What the Numbers Don't Capture
- Fixed headcount market. Unlike most engineering roles, race engineer demand is not driven by market forces — it is structurally fixed by the number of racing teams and cars. F1 has ~40-60 race engineers globally. This makes evidence dimensions (job postings, wage trends) less informative than for a role with elastic demand. The job is not "growing" or "shrinking" — it is fixed.
- Extreme specialisation creates a micro-labour market. The pool of qualified race engineers globally is measured in hundreds. This creates a talent scarcity that evidence scores do not capture — no one is training an AI to replace 50 people. The ROI case for full automation of this role does not exist at scale.
- Rate of AI capability in strategy. Deep learning pit stop models improved from research-only to ~80% accuracy in 3 years. If accuracy reaches 95%+ and covers edge cases (safety cars, weather transitions), the augmentation balance shifts. The 3-5 year timeline could compress for the analytical portions.
Who Should Worry (and Who Shouldn't)
If you are the race engineer who lives on the pit wall — the calm voice during the storm, the one the driver trusts absolutely, the person who makes the call when the AI model says one thing and instinct says another — you are safer than Yellow suggests. The driver-engineer relationship is the last thing any team would automate, and the FIA would have to rewrite sporting regulations to permit it.
If you are the race engineer who spends 80% of your time in the factory processing telemetry data and producing reports, and 20% at the track — you are more exposed. That factory work is where AI tools are eating most aggressively. The analytical race engineer who cannot articulate why the driver needs a specific setup change in human terms is the most vulnerable version of this role.
The single biggest separator: whether you are primarily an analyst who sometimes talks to a driver, or primarily a driver's partner who uses analysis. The latter is protected. The former is being compressed.
What This Means
The role in 2028: The race engineer remains on the pit wall, but the analytical preparation shifts dramatically. AI handles 80%+ of telemetry processing, generates setup recommendations, and models strategy scenarios. The surviving race engineer is a translator — converting AI-generated insights into driver-facing communication, applying contextual judgment the AI cannot, and owning the human relationship that determines whether a driver trusts the call.
Survival strategy:
- Deepen the driver relationship.

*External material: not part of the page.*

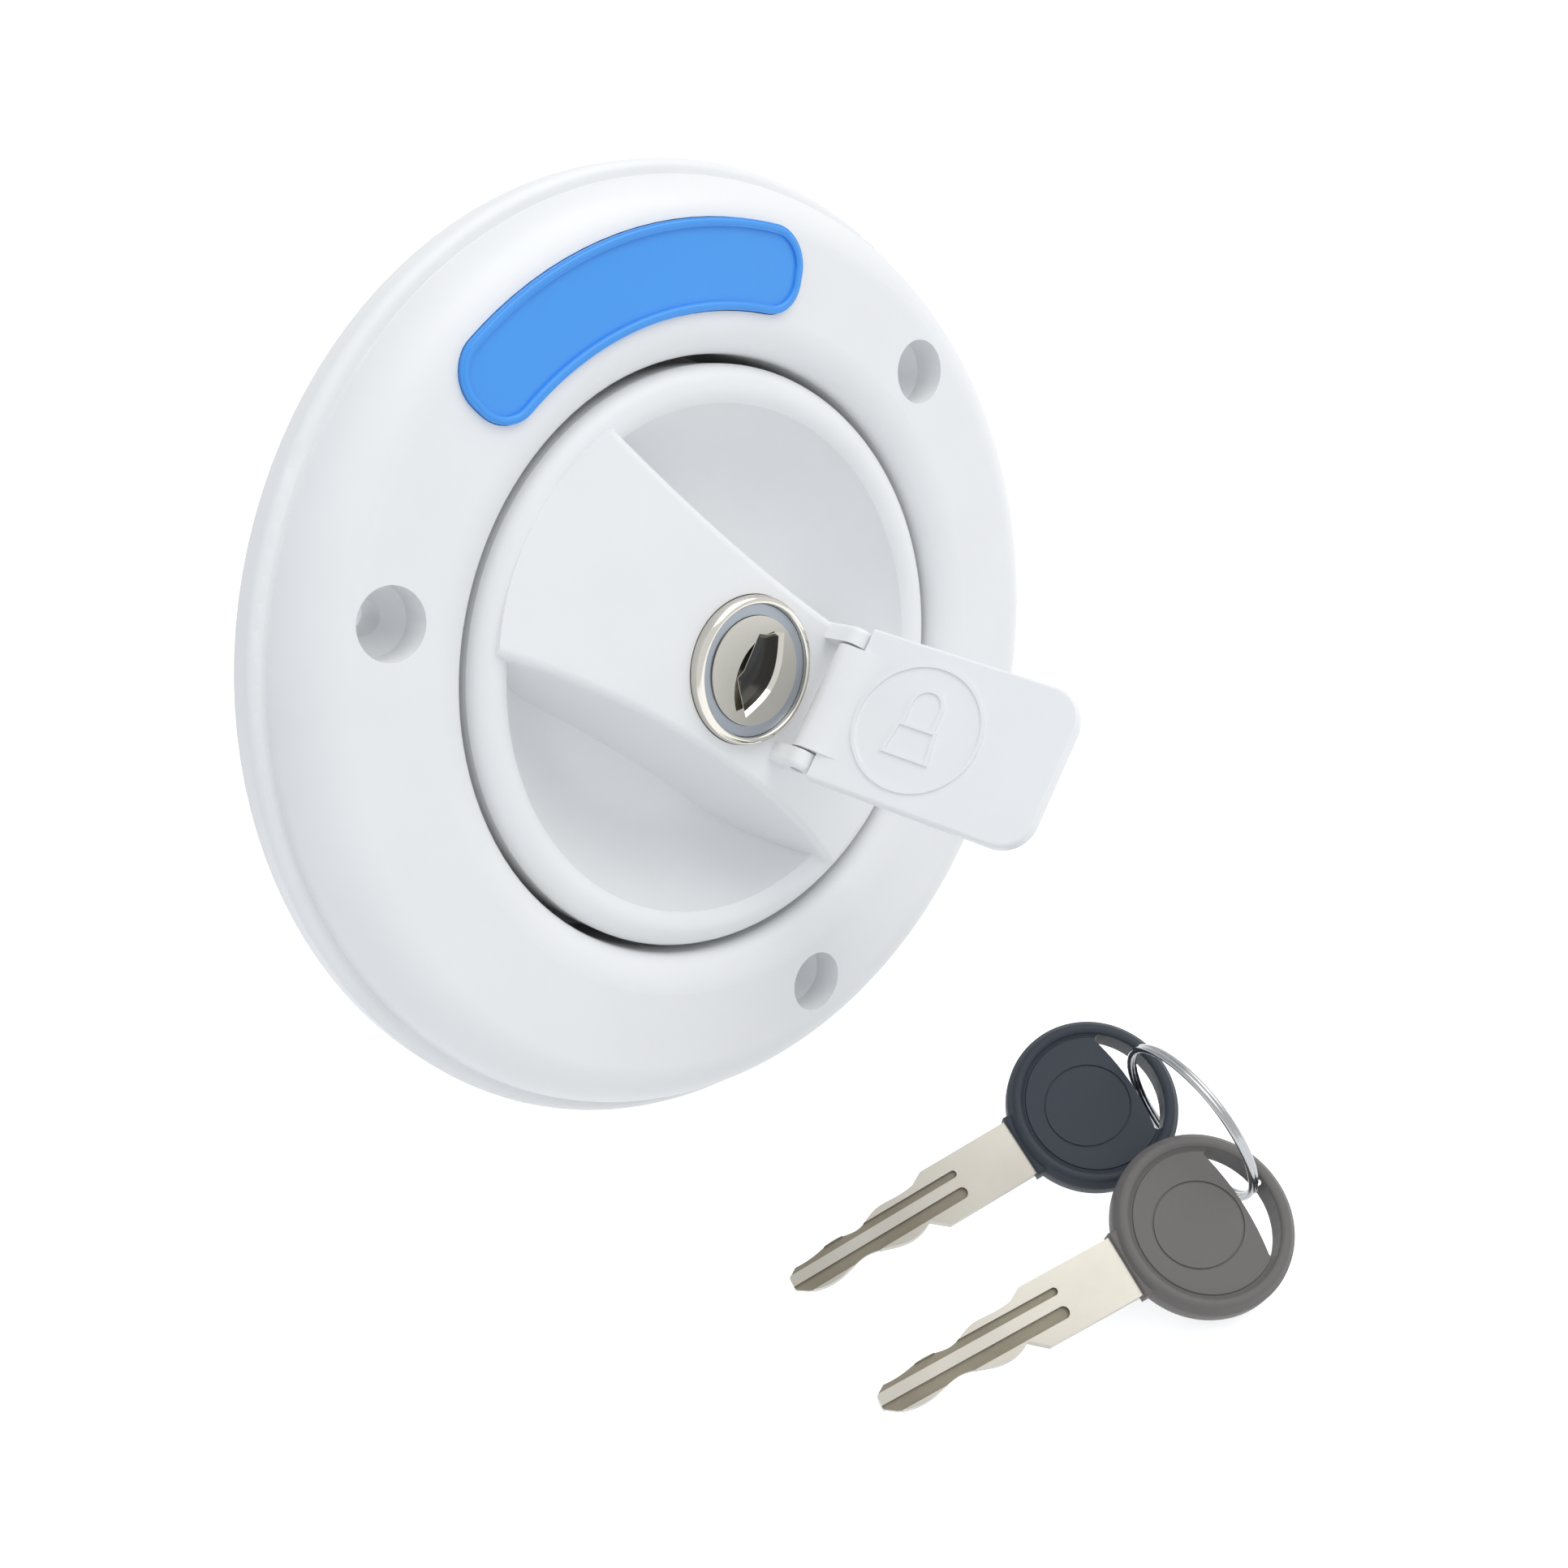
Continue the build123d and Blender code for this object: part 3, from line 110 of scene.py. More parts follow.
@dataclass(frozen=True)
class Finish:
    """One surface finish: colour, gloss and the fine marks in it."""

    name: str
    colour: Colour
    roughness: float
    grain: Grain
    metallic: float = 0.0
    shade: float = 0.03
    mottle_mm: float = 14.0
    grain_mm: float = 0.35
    relief_mm: float = 0.004
    coat: float = 0.0
    specular: float = 0.5

    def material(self) -> Material:
        """Gives the finish's material, and makes it the first time."""
        known = bpy.data.materials.get(self.name)
        return known if known else self._make()

    def _make(self) -> Material:
        """Builds the node tree: mottled colour, uneven gloss and fine relief.

        Returns:
            The new material.
        """
        material = bpy.data.materials.new(self.name)
        material.use_nodes = True
        tree = material.node_tree
        shader = tree.nodes["Principled BSDF"]
        shader.inputs["Metallic"].default_value = self.metallic
        shader.inputs["Coat Weight"].default_value = self.coat
        shader.inputs["Specular IOR Level"].default_value = self.specular
        shader.inputs["Coat Roughness"].default_value = COAT_ROUGHNESS
        place = tree.nodes.new("ShaderNodeTexCoord").outputs["Object"]
        tint = add_node(tree, "ShaderNodeValToRGB", Fac=self._noise(tree, place, self.mottle_mm, 3.0))
        for k, factor in enumerate((1.0 - self.shade, 1.0 + self.shade)):
            tint.color_ramp.elements[k].position = MOTTLE_BAND[k]
            tint.color_ramp.elements[k].color = self._shaded(factor)
        marks = self._marks(tree, place)
        gloss = add_node(tree, "ShaderNodeMapRange", Value=marks)
        gloss.inputs["To Min"].default_value = self.roughness * (1.0 - GLOSS_SPREAD)
        gloss.inputs["To Max"].default_value = self.roughness * (1.0 + GLOSS_SPREAD)
        relief = add_node(tree, "ShaderNodeBump", Height=marks)
        relief.inputs["Strength"].default_value = RELIEF_STRENGTH
        relief.inputs["Distance"].default_value = self.relief_mm * MM
        feed(
            shader,
            Base_Color=tint.outputs["Color"],
            Roughness=gloss.outputs["Result"],
            Normal=relief.outputs["Normal"],
        )
        return material

    def _shaded(self, factor: float) -> tuple[float, float, float, float]:
        """Gives the finish's colour, lighter or darker, with full opacity."""
        red, green, blue = (min(1.0, channel * factor) for channel in self.colour)
        return (red, green, blue, 1.0)

    def _noise(
        self,
        tree: Tree,
        place: Socket,
        size_mm: float,
        detail: float,
        stretch: Point = (1.0, 1.0, 1.0),
    ) -> Socket:
        """Adds a noise of a given spot size on the piece's own coordinates.

        Args:
            tree: The material's node tree.
            place: The piece's own coordinates.
            size_mm: Size of one spot in millimetres.
            detail: Octaves of finer noise.
            stretch: Scale of the coordinates along each axis.

        Returns:
            The noise, from 0 to 1.
        """
        spread = add_node(tree, "ShaderNodeMapping", Vector=place)
        spread.inputs["Scale"].default_value = stretch
        noise = add_node(tree, "ShaderNodeTexNoise", Vector=spread.outputs["Vector"])
        noise.inputs["Scale"].default_value = 1.0 / (size_mm * MM)
        noise.inputs["Detail"].default_value = detail
        return noise.outputs["Fac"]

    def _marks(self, tree: Tree, place: Socket) -> Socket:
        """Adds the fine marks of the finish's grain.

        Args:
            tree: The material's node tree.
            place: The piece's own coordinates.

        Returns:
            The noise that the gloss and the relief read.
        """
        stretches = {Grain.BRUSHED: (0.04, 1.0, 1.0), Grain.POLISHED: (0.2, 1.0, 1.0)}
        details = {Grain.CAST: 6.0, Grain.SOFT: 5.0}
        stretch = stretches.get(self.grain, (1.0, 1.0, 1.0))
        return self._noise(tree, place, self.grain_mm, details.get(self.grain, 2.0), stretch)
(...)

The interpersonal bond is the moat. Engineers who understand driver psychology, can manage confidence under pressure, and translate complex data into actionable radio communication are the last to be displaced.
- Master AI strategy tools as a force multiplier. Learn to configure, interpret, and override AI recommendations. The race engineer who can explain why they overruled the AI model — and be right — is more valuable than ever.
- Expand into adjacent technical leadership. Move toward Chief Race Engineer, Technical Director, or team management. Strategic ownership and accountability across multiple cars/drivers is Green Zone territory.
Where to look next. If you're considering a career shift, these Green Zone roles share transferable skills with this role:
- Control Systems Engineer (AIJRI 57.0) — Real-time systems thinking, telemetry interpretation, and hardware-software integration transfer directly from motorsport control systems.
- Autonomous Vehicle Specialist (AIJRI 51.5) — Sensor fusion, real-time decision algorithms, and vehicle dynamics expertise from motorsport map directly to AV development.
- Automation Engineer — Industrial (AIJRI 58.2) — Systems integration, PLC/control logic, and physical-digital bridging skills transfer from motorsport data acquisition and control.
Browse all scored roles at jobzonerisk.com to find the right fit for your skills and interests.
Timeline: 3-5 years for significant transformation of the analytical component. The driver-engineer radio relationship and trackside presence are protected beyond 10 years. The role survives but its daily content shifts from analysis to judgment and communication.